Faster quantum mixing for slowly evolving sequences of Markov chains

TL;DR

This paper introduces a quantum algorithm that significantly speeds up the mixing process of slowly evolving Markov chains, especially for large state spaces, with advantages in memory efficiency and output format.

Contribution

The authors develop a quantum memory-efficient mixing algorithm with a runtime of O(√(δ^{-1})·N^{1/4}), improving over previous methods, and demonstrate its optimality under certain conditions.

Findings

Achieves faster mixing times for slowly evolving Markov chains

Provides quantum encodings of distributions for output

Shows the algorithm's optimality under specific assumptions

Abstract

Markov chain methods are remarkably successful in computational physics, machine learning, and combinatorial optimization.

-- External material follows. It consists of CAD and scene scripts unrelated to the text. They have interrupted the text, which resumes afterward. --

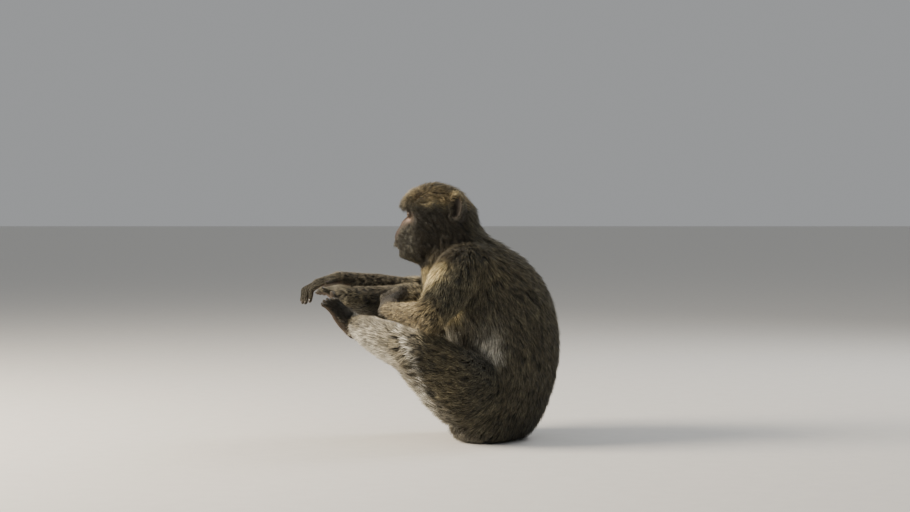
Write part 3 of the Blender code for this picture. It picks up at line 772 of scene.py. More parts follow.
def lie_of_coat(points, guides):
    """Flow, coat depth, hair length and form at each point: means of the guides, weighted by exp(-1.5 d^2),
    where d is the distance in units of the guide's reach."""
    flow, size, form = np.empty((len(points), 3)), np.empty((len(points), 2)), np.empty(len(points), int)
    for start in range(0, len(points), CHUNK):
        part = slice(start, start + CHUNK)
        apart = ((points[part, None] - guides[None, :, :3]) ** 2).sum(axis=2) / guides[:, 3] ** 2
        weight = np.exp(-1.5 * (apart - apart.min(axis=1)[:, None]))
        weight /= weight.sum(axis=1)[:, None]
        flow[part] = weight @ guides[:, 4:7]
        size[part] = weight @ guides[:, 7:9]
        form[part] = guides[apart.argmin(axis=1), 9]
    return flow, size[:, 0], size[:, 1], form


def unwrap(points, form):
    """Where each point lies on its form: share of the path's length, and turn round it from 0 to 1."""
    along, turn = np.zeros(len(points)), np.zeros(len(points))
    for index, name in enumerate(FORM_NAMES):
        own = form == index
        if not own.any():
            continue
        centres, _, _, tangents, sides, fronts = path_frame(*FORMS[name], 8)
        apart = ((points[own][:, None] - centres[None]) ** 2).sum(axis=2)
        near = apart.argmin(axis=1)
        offset = points[own] - centres[near]
        step = np.linalg.norm(np.gradient(centres, axis=0), axis=1)[near]
        slide = np.clip((offset * tangents[near]).sum(axis=1) / step, -0.5, 0.5)
        along[own] = np.clip((near + slide) / (len(centres) - 1), 0, 1)
        angle = np.arctan2((offset * fronts[near]).sum(axis=1), (offset * sides[near]).sum(axis=1))
        turn[own] = angle / (2 * math.pi) + 0.5
    return along, turn


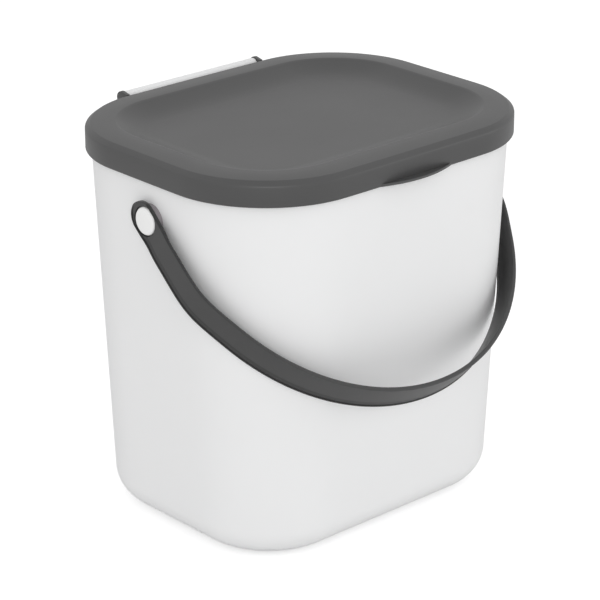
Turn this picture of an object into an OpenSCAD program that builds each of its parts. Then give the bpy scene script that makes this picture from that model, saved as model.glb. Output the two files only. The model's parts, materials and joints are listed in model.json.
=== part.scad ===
// Kitchen compost caddy: a frosted pail, a hinged lid with a sunken dish, and a carrying bail
// that swings on two push-in pivot buttons. X runs side to side, the finger tab is at -Y, the
// hinge is at +Y and the caddy stands on Z = 0.

/* [Bucket] */
// Outside length of the mouth, side to side
mouth_length = 212; // [195:1:230]
// Outside width of the mouth, front to back
mouth_width = 169; // [155:1:185]
// Corner radius of the mouth
mouth_corner = 58; // [50:1:62]
// Outside length of the base, side to side
base_length = 191.4; // [180:0.2:200]
// Outside width of the base, front to back
base_width = 149.2; // [140:0.2:156]
// Corner radius of the base
base_corner = 46; // [38:1:52]
// Height of the rim above the floor
rim_height = 214.2; // [190:0.1:240]
// Thickness of the bucket's wall and base
wall = 2; // [1.6:0.1:3]
// Radius of the rounded edge round the base
base_edge = 17; // [12:1:24]
// Outward bow of the front and back of the mouth
mouth_crown = 0.7; // [0:0.1:2]
// Depth of the neck that the skirt of the lid covers
neck_depth = 11.1; // [9:0.1:12]
// How far the neck steps in from the wall
neck_step = 0.8; // [0.6:0.1:1]

/* [Lid] */
// How far the skirt stands out past the mouth
lid_overhang = 2.8; // [2.6:0.1:4]
// Outward bow of the front and back of the lid
lid_crown = 1.4; // [0.6:0.1:2.2]
// Height of the skirt
skirt_height = 14.3; // [12:0.1:16]
// Height of the skirt at the back, between the corners
back_skirt_height = 7.2; // [6.4:0.1:7.4]
// Thickness of the lid
lid_wall = 1.6; // [1.2:0.1:2]
// Radius of the lid's outer top edge
lid_edge = 3; // [2:0.1:4]
// Width of the flat band between the edge radius and the dish
band_width = 13.2; // [9:0.1:18]
// How far the band rises from the edge radius to the dish
band_rise = 0.8; // [0:0.1:1.2]
// Depth of the dish below the band
dish_depth = 6; // [3:0.5:9]
// Width of the dish's sloping side
dish_slope = 19; // [14:1:26]
// Length of the finger tab along the skirt
tab_length = 52; // [36:1:70]
// How far the finger tab stands out from the skirt
tab_reach = 5; // [3:0.5:7]
// Thickness of the finger tab
tab_thickness = 2; // [1.6:0.1:3]
// Depth of the hollow in the top of the finger tab
tab_hollow = 1; // [0.5:0.1:1.2]

/* [Hinge] */
// Length of the hinge barrel
barrel_length = 93.4; // [70:0.2:96]
// Diameter of the hinge barrel
barrel_d = 6.8; // [6:0.1:7.2]
// How far the hinge axis lies behind the back of the lid
hinge_setback = 4; // [3.9:0.1:4.6]
// How far the hinge axis lies below the top of the lid
hinge_drop = 4.2; // [4:0.1:4.6]
// Diameter of the lid's hinge pins
pin_d = 3.4; // [2.6:0.1:3.8]
// Length of the lid's hinge pins
pin_length = 5; // [3.5:0.1:8]
// Thickness of the lid's hinge ears
ear_thickness = 2.4; // [2:0.1:3]
// Radius of the lid's hinge ears
ear_radius = 3.9; // [3.5:0.1:4]

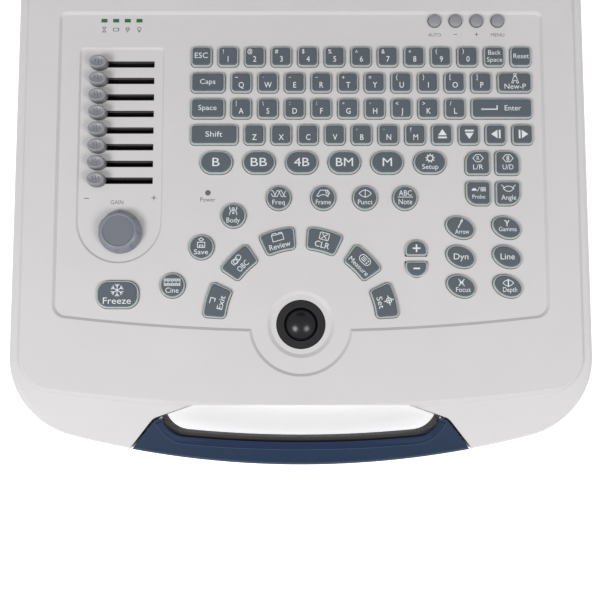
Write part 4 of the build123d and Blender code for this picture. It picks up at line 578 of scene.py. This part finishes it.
number_signs = [[(glyph("ESC", 3.5, 8.3), 0, 0.4)]]
number_signs += [character(*pair) for pair in zip("1234567890", "!@#$%^&*()")]
number_signs.append([(glyph("Back", 2.9, 8.0), 0, 2.3), (glyph("Space", 2.9, 9.8), 0, -2.4)])
number_signs.append([(glyph("Reset", 3.1, 9.8), 0, 0)])
legend("number_row_keys", NUMBER_ROW, number_signs)

left_side = [(-0.8, 1.5), (-2.2, -2.7), (-1.1, -2.7), (-0.7, -1.0), (0.7, -1.0), (1.1, -2.7)]
right_side = [(1.1, -2.7), (2.2, -2.7), (0.8, 1.5), (-0.8, 1.5)]
figure = drawn(0.4, ring(0.75, 0, 2.7), left_side, right_side)
upper_signs = [[(glyph("Caps", 3.2, 9.8), 0, 0.2)]]
upper_signs += [character(*pair) for pair in zip("QWERTYUIOP", "~`¯_+={}[]")]
upper_signs.append(signed(figure, "New-P", 13.6, 1.9, -2.9, 3.3))
legend("upper_letter_keys", UPPER_ROW, upper_signs)

return_arrow = drawn(0.7, [(-4.6, -0.9), (4.6, -0.9), (4.6, 1.3)])
arrow_head = slab([(-5.9, -0.9), (-4.3, -1.8), (-4.3, 0.0)])
home_signs = [[(glyph("Space", 3.2, 11.6), 0, 0.2)]]
home_signs += [character(*pair) for pair in zip("ASDFGHJKL", "|\\:;\"'<>/")]
home_signs.append([(return_arrow, -7.9, 0), (arrow_head, -7.9, 0), (glyph("Enter", 3.3, 10.4), 6.7, 0)])
legend("home_letter_keys", HOME_ROW, home_signs)

page = joined([slab([(-2.75, -0.8), (2.75, -0.8), (0, 3.2)]), bar(-2.2, -2.2, 2.2, -2.2, 1.1)])
lower_signs = [[(glyph("Shift", 3.4, 10.7), 0, 0)]] + [character(c) for c in "ZXCV"]
lower_signs += [character(*pair) for pair in (("B", ","), ("N", "."), ("M", "?"))]
for turn in (0, 180, 90, -90):
    lower_signs.append([((np.column_stack([turned(page[0][:, :2], turn), page[0][:, 2]]), page[1]), 0, 0)])
legend("lower_letter_keys", LOWER_ROW, lower_signs)

teeth = [turned([(0, 1.9), (0, 2.6)], a) for a in range(0, 360, 40)]
gear = drawn(0.6, ring(1.75), *teeth)
MODE_WORDS = (("B", 4.6), ("BB", 10.2), ("4B", 9.6), ("BM", 10.8), ("M", 5.9))  # each with its width
mode_signs = [[(glyph(word, 5.3, width), 0, 0)] for word, width in MODE_WORDS]
mode_signs.append(signed(gear, "Setup", 10.2, 2.4, -3.0, 3.1))
legend("mode_keys", MODE_KEYS, mode_signs)

lens_frame = [(-3.3, 0), (-1.3, 2.3), (1.3, 2.3), (3.3, 0), (1.3, -2.3), (-1.3, -2.3), (-3.3, 0)]
left_right = joined([drawn(PEN, lens_frame), glyph("R", 2.5)])
up_down = joined([drawn(PEN, lens_frame, ring(0.65, 0, 0.75), ring(0.65, 0, -0.75))])
half_disc = np.concatenate([ring(1.6, -2.8, -0.9, 0, 180), [(-4.4, -0.9)]])
grid_lines = [[(1.4 + 0.95 * i, -1.1), (1.4 + 0.95 * i, 1.1)] for i in range(4)]
grid_lines += [[(1.4, 1.1 * i), (4.25, 1.1 * i)] for i in (-1, 0, 1)]
probe_kinds = joined([slab(half_disc[:-1]), drawn(0.35, [(-0.7, -1.2), (0.5, 1.3)], *grid_lines)])
wings = [(-4.3, 2.4), (-2.5, 0.5)]
sector = drawn(PEN, bow(6.6, 1.5, 0.2), bow(6.6, -1.9, 0.2), wings, mirrored(wings))
legend("flip_and_probe_keys", FLIP_KEYS, [
    signed(left_right, "L/R", 6.4, 2.7, -2.9, 3.1),
    signed(up_down, "U/D", 6.8, 2.7, -2.9, 3.1),
    signed(probe_kinds, "Probe", 8.0, 2.3, -2.4, 2.5),
    signed(sector, "Angle", 9.4, 2.6, -2.9, 3.1),
])

wave_x = np.linspace(-4.5, 4.5, 37)
waves = drawn(0.38, *[np.stack([wave_x, 2.0 * np.sin(wave_x * 1.15 + lag)], axis=1) for lag in (0, 2.1)])
stack_lines = [[(1.1, 2.1), (2.1, -0.4)], [(2.2, 2.1), (3.2, -0.4)], [(2.9, 1.9), (3.9, 0.2), (2.4, -2.0)]]
front_frame = [[(-4.1, -1.6), (-1.9, 2.1), (2.6, 2.1)], bow(6.2, 1.1, -1.9), [(-4.1, -1.6), (-3.0, -1.9)]]
frames = drawn(PEN, *front_frame, *stack_lines)
lens = [bow(7.6, 2.2), bow(7.6, -2.2)]
halved_lens = drawn(PEN, *lens, [(0, -2.5), (0, 2.5)])
rule = bar(-4.6, 0.3, 4.6, 0.3, 0.4)
legend("round_keys", ROUND_KEYS, [
    signed(waves, "Freq", 7.8, 2.5, -2.9, 3.0),
    signed(frames, "Frame", 9.5, 2.6, -2.8, 3.0),
    signed(halved_lens, "Punct", 9.2, 2.6, -2.8, 3.0),
    [(glyph("ABC", 3.4, 8.2), 0, 2.9), (rule, 0, 0), (glyph("Note", 3.3, 8.6), 0, -2.6)],
])

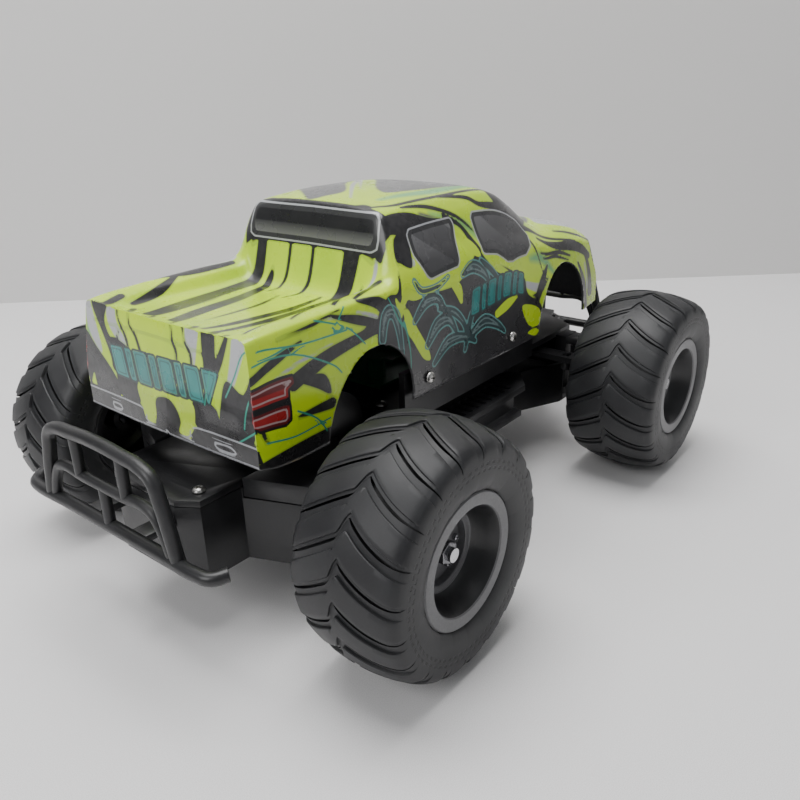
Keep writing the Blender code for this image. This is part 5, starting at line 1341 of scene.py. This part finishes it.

The cost of such methods often reduces to the mixing time, i.e., the time required to reach the steady state of the Markov chain, which scales as $\delta^{-1}$, the inverse of the spectral gap. It has long been conjectured that quantum computers offer nearly generic quadratic improvements for mixing problems. However, except in special cases, quantum algorithms achieve a run-time of $\mathcal{O}(\sqrt{\delta^{-1}} \sqrt{N})$, which introduces a costly dependence on the Markov chain size $N,$ not present in the classical case. Here, we re-address the problem of mixing of Markov chains when these form a slowly evolving sequence. This setting is akin to the simulated annealing setting and is commonly encountered in physics, material sciences and machine learning. We provide a quantum memory-efficient algorithm with a run-time of $\mathcal{O}(\sqrt{\delta^{-1}} \sqrt[4]{N})$, neglecting logarithmic terms, which is an important improvement for large state spaces. Moreover, our algorithms output quantum encodings of distributions, which has advantages over classical outputs. Finally, we discuss the run-time bounds of mixing algorithms and show that, under certain assumptions, our algorithms are optimal.